Twister roller coaster

Wild Mouse is a steel roller coaster at Beech Bend Park in Warren County, Kentucky. It has a height of 42.7 feet with a length of 1377.9 feet. It was manufactured by Zamperla Rides of Italy. It was installed at Beech Bend Park for the 2005 season, just one year before the park's signature ride the Kentucky Rumbler.

The ride is a Zamperla Twister Coaster ride; there are several coasters like this including Ragin' Cajun at Six Flags America, and the Rockstar Coaster at Fun Spot America. Wild Mouse is a spinning version of the classic Wild Mouse roller coaster. It was named after Beech Bend Park's former wooden Wild Mouse that was removed from the park and sold to Casino Pier Amusement Park in New Jersey.

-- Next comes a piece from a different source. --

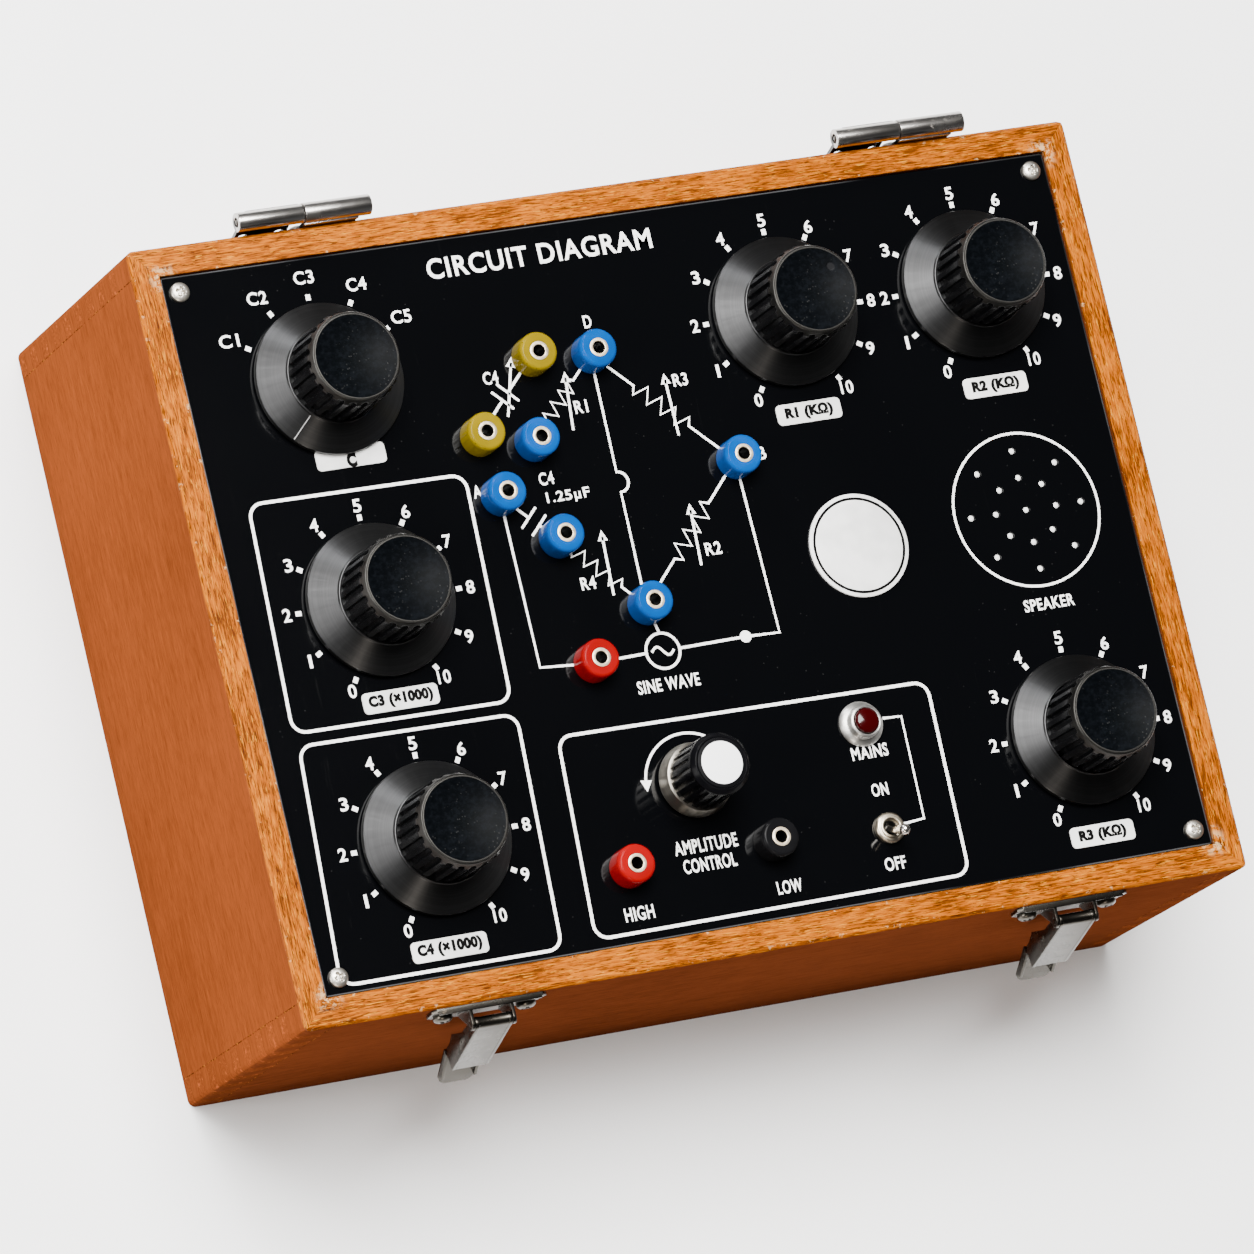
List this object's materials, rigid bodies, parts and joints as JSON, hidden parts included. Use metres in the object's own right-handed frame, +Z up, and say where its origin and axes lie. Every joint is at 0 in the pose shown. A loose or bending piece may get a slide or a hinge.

The Wild Mouse has a total of six trains. Each has one row of 4 seats, and are built to resemble a mouse. The colors of the trains are green, orange, purple, blue, pink, and red. As of 2014 Beech Bend always uses four of the trains. The ride is one of the more popular rides in the park and usually has the longest line of any ride in the park on busy days.

The height requirement is 42 inches tall to ride with an adult, and 48 inches to ride alone. It is located on the opposite side of the park from the Kentucky Rumbler, near Beech Bend Hall.